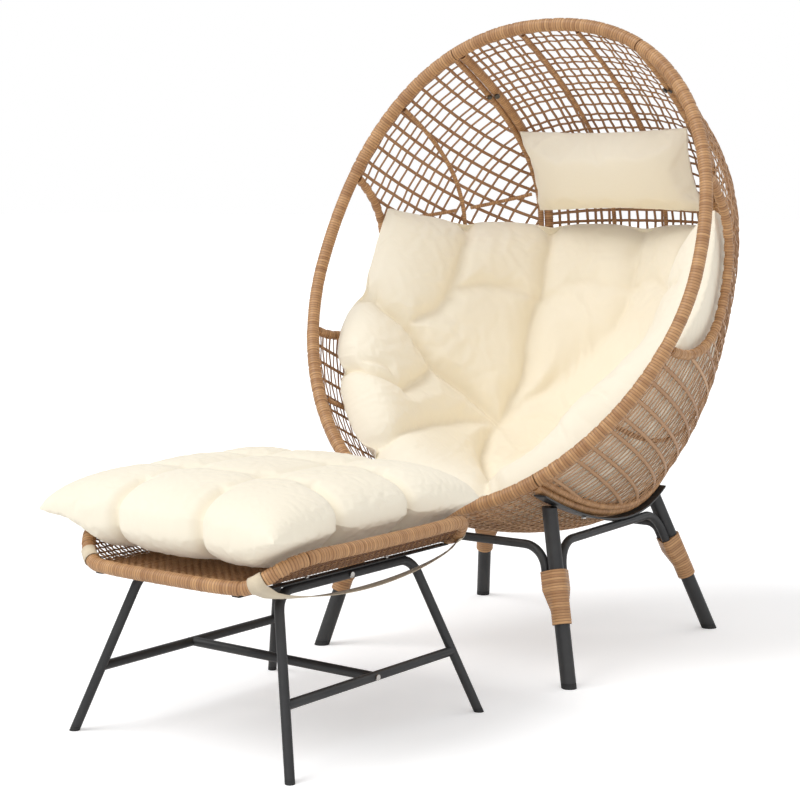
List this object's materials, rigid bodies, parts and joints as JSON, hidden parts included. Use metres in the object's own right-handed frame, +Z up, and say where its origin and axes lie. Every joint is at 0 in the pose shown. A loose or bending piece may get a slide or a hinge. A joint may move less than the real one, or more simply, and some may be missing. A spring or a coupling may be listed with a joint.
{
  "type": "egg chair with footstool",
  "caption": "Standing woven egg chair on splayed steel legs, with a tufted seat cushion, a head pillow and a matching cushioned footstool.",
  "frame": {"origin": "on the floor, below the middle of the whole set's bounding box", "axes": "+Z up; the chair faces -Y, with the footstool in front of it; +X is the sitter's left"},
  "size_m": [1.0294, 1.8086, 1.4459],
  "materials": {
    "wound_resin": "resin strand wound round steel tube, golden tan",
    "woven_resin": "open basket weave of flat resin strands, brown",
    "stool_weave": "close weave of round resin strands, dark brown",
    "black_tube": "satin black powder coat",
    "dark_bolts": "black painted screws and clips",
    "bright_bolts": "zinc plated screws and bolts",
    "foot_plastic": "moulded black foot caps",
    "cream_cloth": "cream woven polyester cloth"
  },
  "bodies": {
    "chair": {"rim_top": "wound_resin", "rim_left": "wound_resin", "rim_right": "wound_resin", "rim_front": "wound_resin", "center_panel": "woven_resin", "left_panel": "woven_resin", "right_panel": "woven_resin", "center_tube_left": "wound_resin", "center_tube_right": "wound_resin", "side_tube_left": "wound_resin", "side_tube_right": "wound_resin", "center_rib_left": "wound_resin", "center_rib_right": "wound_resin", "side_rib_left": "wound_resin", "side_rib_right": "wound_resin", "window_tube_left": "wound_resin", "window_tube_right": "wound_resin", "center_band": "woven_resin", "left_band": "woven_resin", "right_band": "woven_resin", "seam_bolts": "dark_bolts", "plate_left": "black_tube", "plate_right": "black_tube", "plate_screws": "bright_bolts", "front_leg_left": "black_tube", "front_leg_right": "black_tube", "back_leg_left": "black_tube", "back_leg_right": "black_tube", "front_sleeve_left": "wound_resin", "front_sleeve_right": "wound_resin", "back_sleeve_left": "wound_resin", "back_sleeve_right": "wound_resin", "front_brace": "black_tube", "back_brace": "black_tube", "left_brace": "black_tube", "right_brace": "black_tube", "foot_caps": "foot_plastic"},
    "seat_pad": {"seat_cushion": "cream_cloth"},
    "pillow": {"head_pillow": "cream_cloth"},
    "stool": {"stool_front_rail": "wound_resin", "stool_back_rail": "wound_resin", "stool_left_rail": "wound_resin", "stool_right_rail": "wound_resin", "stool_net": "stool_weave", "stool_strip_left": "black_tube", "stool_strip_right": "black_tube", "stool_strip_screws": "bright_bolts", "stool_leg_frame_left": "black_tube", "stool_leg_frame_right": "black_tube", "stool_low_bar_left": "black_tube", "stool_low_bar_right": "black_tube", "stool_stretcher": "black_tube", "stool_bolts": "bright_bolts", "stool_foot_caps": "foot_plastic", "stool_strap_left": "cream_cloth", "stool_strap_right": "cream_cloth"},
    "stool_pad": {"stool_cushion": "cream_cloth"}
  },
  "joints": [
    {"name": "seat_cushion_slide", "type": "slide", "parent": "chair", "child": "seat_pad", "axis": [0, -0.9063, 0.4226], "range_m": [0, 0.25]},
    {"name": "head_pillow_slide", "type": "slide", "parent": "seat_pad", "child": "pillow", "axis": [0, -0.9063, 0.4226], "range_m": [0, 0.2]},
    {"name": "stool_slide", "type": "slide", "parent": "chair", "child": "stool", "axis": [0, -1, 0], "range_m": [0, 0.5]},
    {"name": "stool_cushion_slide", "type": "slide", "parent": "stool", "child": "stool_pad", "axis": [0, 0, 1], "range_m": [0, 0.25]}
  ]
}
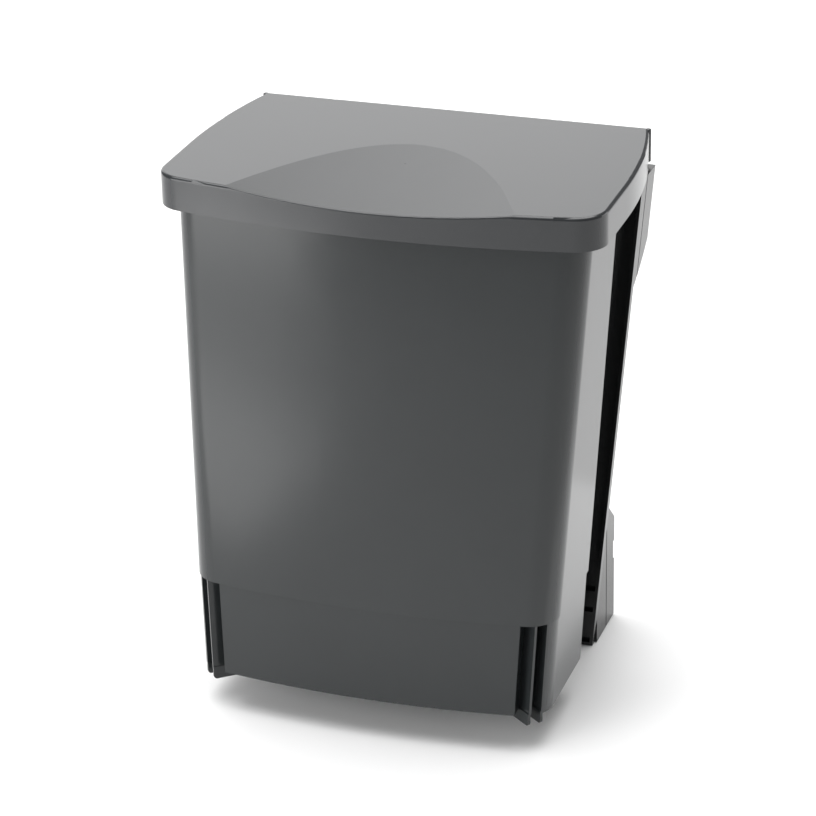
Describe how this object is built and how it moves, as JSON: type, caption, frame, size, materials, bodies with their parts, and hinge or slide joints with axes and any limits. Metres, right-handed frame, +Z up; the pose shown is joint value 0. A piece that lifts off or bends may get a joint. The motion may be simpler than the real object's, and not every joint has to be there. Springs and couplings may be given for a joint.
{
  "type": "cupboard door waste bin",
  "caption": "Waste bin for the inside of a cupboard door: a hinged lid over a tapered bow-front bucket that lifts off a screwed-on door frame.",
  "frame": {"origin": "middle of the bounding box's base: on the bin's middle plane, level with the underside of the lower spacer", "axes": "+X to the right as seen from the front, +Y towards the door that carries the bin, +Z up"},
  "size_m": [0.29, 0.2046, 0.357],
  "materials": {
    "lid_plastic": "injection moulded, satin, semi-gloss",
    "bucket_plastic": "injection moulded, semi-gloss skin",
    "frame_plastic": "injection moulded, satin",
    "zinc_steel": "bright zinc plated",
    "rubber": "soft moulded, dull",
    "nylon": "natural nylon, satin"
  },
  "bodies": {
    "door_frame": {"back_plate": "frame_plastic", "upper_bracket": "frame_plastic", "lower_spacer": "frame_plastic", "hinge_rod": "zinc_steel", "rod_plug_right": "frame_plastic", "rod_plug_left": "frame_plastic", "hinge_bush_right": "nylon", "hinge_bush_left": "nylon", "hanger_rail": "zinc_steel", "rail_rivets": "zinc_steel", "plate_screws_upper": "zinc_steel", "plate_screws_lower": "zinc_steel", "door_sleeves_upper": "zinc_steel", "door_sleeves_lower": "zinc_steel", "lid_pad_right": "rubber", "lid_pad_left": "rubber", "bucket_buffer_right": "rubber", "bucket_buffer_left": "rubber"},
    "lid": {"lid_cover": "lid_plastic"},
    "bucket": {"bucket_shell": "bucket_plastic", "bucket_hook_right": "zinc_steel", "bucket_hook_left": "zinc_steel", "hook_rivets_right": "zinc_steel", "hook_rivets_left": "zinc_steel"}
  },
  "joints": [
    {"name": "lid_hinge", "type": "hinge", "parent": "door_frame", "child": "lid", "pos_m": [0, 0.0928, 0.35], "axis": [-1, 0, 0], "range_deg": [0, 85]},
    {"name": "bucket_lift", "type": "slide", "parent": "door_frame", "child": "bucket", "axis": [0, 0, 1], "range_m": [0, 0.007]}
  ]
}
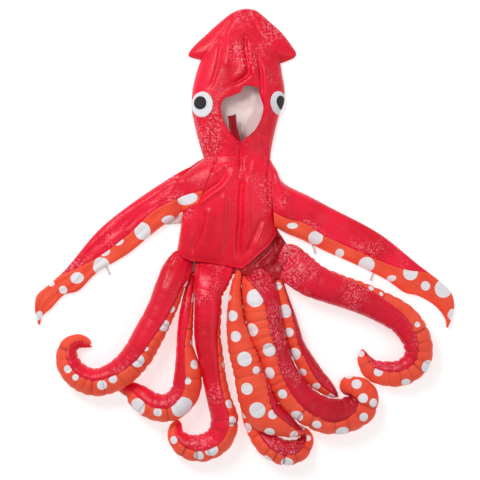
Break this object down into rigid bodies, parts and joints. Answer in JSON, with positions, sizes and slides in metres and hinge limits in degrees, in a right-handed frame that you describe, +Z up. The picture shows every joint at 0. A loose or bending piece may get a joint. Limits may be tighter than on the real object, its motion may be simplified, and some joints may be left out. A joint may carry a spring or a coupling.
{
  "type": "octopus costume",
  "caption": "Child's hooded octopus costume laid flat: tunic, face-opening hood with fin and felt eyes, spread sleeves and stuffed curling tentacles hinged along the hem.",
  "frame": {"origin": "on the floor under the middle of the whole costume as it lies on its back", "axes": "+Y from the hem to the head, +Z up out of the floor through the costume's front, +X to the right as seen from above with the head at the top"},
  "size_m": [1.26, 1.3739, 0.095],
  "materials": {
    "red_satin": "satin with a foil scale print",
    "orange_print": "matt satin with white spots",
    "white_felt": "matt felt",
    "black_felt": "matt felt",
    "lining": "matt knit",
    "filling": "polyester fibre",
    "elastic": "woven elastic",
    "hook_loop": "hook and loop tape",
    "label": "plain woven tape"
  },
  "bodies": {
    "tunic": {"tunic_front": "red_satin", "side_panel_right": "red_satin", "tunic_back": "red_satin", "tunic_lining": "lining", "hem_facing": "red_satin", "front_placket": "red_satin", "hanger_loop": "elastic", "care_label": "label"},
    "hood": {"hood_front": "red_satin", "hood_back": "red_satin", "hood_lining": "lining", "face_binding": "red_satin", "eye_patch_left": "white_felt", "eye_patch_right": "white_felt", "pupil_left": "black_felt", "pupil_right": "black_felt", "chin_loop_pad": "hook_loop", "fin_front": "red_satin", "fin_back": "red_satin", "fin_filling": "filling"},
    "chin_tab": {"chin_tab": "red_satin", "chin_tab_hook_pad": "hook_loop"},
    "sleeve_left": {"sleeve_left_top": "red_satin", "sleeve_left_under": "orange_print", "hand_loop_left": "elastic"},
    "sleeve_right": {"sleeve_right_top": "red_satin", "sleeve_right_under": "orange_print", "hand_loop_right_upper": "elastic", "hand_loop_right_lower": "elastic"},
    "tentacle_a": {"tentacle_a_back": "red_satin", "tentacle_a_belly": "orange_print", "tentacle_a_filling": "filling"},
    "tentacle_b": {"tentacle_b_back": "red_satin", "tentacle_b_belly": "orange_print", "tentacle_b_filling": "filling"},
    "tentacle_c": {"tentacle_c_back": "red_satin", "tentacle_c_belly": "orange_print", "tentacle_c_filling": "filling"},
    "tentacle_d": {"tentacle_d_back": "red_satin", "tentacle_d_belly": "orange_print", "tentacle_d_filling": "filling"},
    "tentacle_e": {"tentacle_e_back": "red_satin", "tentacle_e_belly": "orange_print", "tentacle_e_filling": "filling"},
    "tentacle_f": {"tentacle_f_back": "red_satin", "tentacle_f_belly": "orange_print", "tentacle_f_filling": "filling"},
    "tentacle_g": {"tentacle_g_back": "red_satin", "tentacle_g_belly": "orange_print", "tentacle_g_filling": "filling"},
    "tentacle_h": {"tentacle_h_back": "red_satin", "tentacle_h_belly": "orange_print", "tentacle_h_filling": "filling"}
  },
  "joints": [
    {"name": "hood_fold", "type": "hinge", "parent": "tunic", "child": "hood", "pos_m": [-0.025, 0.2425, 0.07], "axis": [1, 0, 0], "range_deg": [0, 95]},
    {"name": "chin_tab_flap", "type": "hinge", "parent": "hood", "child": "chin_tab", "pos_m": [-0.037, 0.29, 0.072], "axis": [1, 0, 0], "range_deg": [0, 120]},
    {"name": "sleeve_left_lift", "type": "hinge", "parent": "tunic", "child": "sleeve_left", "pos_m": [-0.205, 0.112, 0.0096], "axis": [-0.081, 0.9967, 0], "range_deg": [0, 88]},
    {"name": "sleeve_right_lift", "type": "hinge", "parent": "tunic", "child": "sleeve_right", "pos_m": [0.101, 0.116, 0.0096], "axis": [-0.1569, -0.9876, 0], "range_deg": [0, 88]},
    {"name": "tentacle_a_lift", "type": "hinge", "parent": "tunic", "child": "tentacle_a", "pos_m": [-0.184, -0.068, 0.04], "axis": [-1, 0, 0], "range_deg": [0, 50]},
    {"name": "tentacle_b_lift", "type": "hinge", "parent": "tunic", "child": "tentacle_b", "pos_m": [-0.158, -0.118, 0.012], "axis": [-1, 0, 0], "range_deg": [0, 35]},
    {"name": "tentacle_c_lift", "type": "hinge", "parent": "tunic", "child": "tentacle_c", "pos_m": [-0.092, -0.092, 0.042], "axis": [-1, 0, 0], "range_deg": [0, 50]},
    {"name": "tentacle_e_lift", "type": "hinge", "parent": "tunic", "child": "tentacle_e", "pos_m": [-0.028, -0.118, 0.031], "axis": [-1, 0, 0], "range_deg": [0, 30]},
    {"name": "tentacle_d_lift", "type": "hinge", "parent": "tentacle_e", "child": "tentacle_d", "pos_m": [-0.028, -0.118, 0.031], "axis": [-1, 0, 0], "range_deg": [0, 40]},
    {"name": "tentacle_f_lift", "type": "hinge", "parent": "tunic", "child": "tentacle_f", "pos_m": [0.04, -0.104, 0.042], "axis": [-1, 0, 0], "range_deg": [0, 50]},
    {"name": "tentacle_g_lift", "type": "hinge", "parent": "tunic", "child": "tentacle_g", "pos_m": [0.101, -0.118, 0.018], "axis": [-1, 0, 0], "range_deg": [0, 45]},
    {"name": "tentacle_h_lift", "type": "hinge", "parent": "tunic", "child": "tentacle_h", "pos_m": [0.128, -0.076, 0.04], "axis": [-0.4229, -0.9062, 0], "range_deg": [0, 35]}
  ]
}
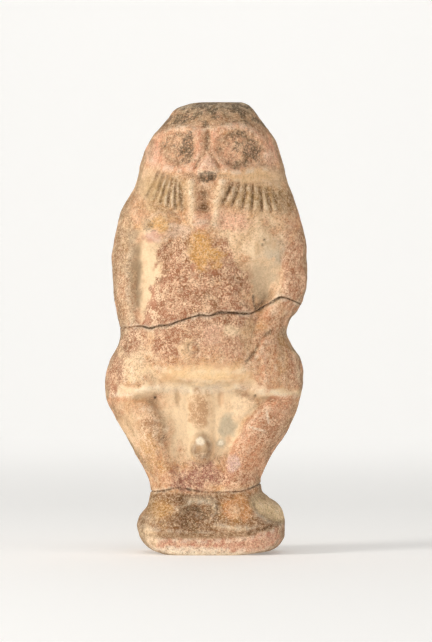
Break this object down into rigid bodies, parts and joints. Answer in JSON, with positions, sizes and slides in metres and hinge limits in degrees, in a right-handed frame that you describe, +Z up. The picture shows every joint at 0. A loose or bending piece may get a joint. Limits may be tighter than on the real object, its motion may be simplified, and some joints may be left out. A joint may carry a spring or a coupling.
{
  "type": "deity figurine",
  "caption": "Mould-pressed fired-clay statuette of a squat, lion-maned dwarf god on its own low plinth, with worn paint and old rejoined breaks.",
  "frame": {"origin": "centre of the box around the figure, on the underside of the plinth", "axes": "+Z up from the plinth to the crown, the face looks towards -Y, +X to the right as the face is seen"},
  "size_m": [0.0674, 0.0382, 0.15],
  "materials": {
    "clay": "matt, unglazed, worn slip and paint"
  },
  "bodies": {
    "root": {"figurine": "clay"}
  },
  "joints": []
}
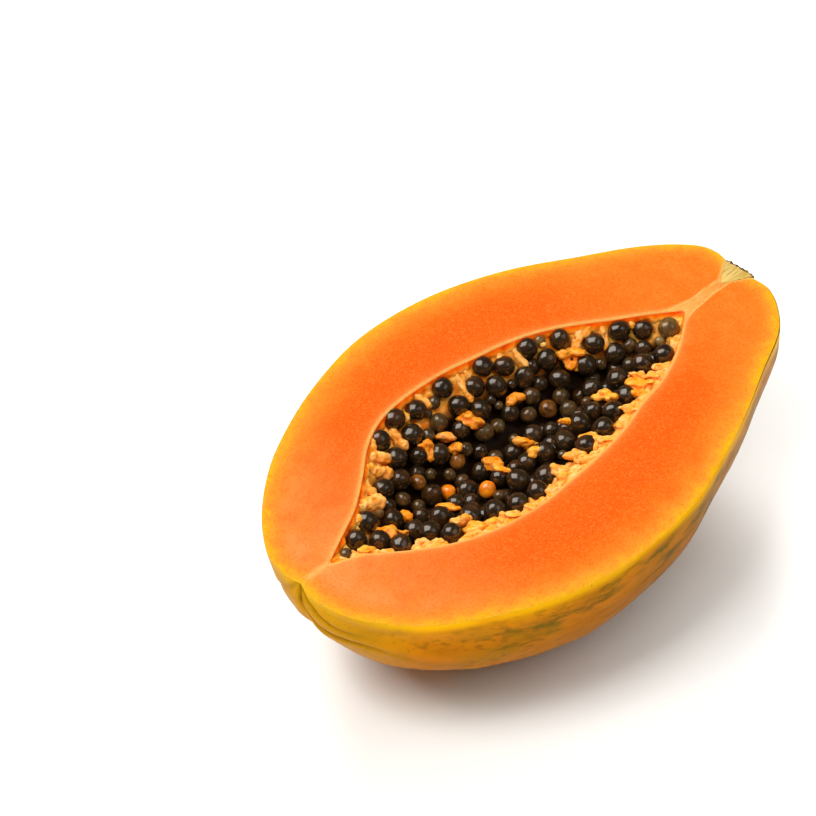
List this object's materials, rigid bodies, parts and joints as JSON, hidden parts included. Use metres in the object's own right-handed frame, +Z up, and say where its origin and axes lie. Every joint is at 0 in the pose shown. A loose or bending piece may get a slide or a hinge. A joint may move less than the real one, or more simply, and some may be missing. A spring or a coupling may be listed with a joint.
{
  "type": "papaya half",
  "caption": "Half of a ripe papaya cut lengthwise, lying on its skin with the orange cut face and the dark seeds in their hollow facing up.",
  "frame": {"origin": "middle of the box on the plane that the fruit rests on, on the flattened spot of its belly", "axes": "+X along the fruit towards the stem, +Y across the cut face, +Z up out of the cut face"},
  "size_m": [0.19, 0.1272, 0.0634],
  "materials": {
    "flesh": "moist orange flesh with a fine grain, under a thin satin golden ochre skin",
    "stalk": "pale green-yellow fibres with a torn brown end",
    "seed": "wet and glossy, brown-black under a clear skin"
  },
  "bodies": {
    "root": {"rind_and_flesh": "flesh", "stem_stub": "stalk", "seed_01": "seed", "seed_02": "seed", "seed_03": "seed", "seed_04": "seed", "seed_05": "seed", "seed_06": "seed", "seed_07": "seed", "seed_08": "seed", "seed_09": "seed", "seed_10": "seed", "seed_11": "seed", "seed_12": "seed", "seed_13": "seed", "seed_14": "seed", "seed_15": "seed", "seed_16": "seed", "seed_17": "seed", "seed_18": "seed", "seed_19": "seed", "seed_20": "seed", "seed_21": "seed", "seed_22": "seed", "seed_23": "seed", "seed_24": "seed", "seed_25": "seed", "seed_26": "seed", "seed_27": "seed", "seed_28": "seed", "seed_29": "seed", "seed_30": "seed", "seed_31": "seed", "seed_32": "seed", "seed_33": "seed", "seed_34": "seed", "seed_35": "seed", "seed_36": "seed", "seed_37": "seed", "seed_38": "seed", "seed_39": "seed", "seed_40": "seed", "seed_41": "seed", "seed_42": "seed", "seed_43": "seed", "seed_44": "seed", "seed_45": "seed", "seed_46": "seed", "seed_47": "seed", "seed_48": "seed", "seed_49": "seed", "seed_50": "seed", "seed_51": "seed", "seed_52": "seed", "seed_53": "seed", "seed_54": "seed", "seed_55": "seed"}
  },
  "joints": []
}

========================================================================

▶ Task requirements
Wherever a line in the data above holds "lifts", copy that line.

▶ The response
Describe how this object is built and how it moves, as JSON: type, caption, frame, size, materials, bodies with their parts, and hinge or slide joints with axes and any limits. Metres, right-handed frame, +Z up; the pose shown is joint value 0. A piece that lifts off or bends may get a joint. The motion may be simpler than the real object's, and not every joint has to be there. Springs and couplings may be given for a joint.
  "caption": "Waste bin for the inside of a cupboard door: a hinged lid over a tapered bow-front bucket that lifts off a screwed-on door frame.",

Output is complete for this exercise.